Open to methods?
It has been argued that the course team, with its mix of academic and other staff, was a distinctive method of producing teaching materials which was pioneered by the OU. W Stewart, Higher education in postwar Britain, Macmillan, London , 1989, pp. 116-117, contextualised this development as one of many novel aspects of the OU when he argued that the university was innovative in nine ways.
1/ It was not part of a national plan.
2/ It was a political decision.
3/ It came not from the UGC in collaboration with the CVCP local authorities and academics.
4/ There was considerable opposition.
5/It was the largest single university institution.
6/ In academic administration and in teaching technique it was unique in the UK.
7/ It had the lowest student unit costs.
8/ ‘in several overseas centres the OU has been closely examined to ensure that it may travel’.
9/’its students have never been generally eligible for manatory grants’.

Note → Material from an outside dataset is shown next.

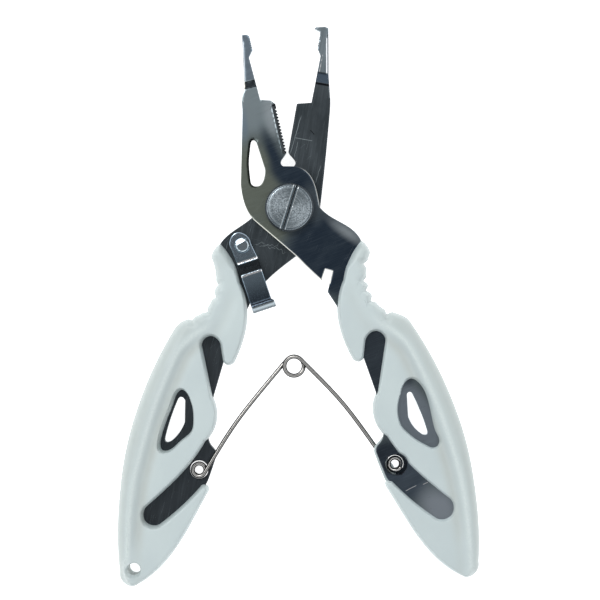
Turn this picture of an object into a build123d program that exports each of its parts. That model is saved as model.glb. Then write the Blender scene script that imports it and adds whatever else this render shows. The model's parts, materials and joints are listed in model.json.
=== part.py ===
from build123d import *
import os
from math import cos, radians, sin, tan

# Compact fishing pliers, open, lying on their back. Millimetres.
# +Y runs from the pivot to the jaw tips, +X to the right, +Z up from the surface.
# The origin is on the pivot axis, in the rear face of the pivot nut.
#
# Both halves are drawn closed and as seen with the jaw to the left of the axis:
# the front half keeps that hand and the rear half is mirrored about the YZ plane.
# Each half is then swung open about the pivot.

# ---- driving dimensions ----
FRONT_OPEN_DEG = 13.05
REAR_OPEN_DEG = 9.9

GRIP_THICK = 8.8
REAR_BLADE_Z = (2.2, 4.4)
FRONT_BLADE_Z = (4.45, 6.6)
NOSE_Z = (3.3, 5.5)
FRONT_JOGGLE_Y = (28.2, 29.4)
REAR_JOGGLE_Y = (28.8, 30.8)

PIVOT_BORE_R = 2.55
SHOULDER_R = 2.5
SCREW_HEAD_R = 5.4
SCREW_HEAD_GAP = 0.05
SCREW_THREAD_R = 1.75
SCREW_SLOT_W = 1.05
SCREW_SLOT_DEPTH = 0.9
SCREW_SLOT_LEAN_DEG = 17.4
NUT_BORE_R = 1.8
NUT_FLOOR = 0.6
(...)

Others took a different view. David Harris was at the OU, 1970-1973 and wrote a book about it. He argued that ‘The teaching system was shaped as much by administrative and political pressures as by any particular educational goals and in three short years (1970-1973) it had already become institutionalised, reified and unmodifiable in essence’ (David Harris, ‘Educational technology at the Open University: a short history of achievement and cancellation’, BJET 1, 7, Jan 1976, pp. 43-53, p. 44).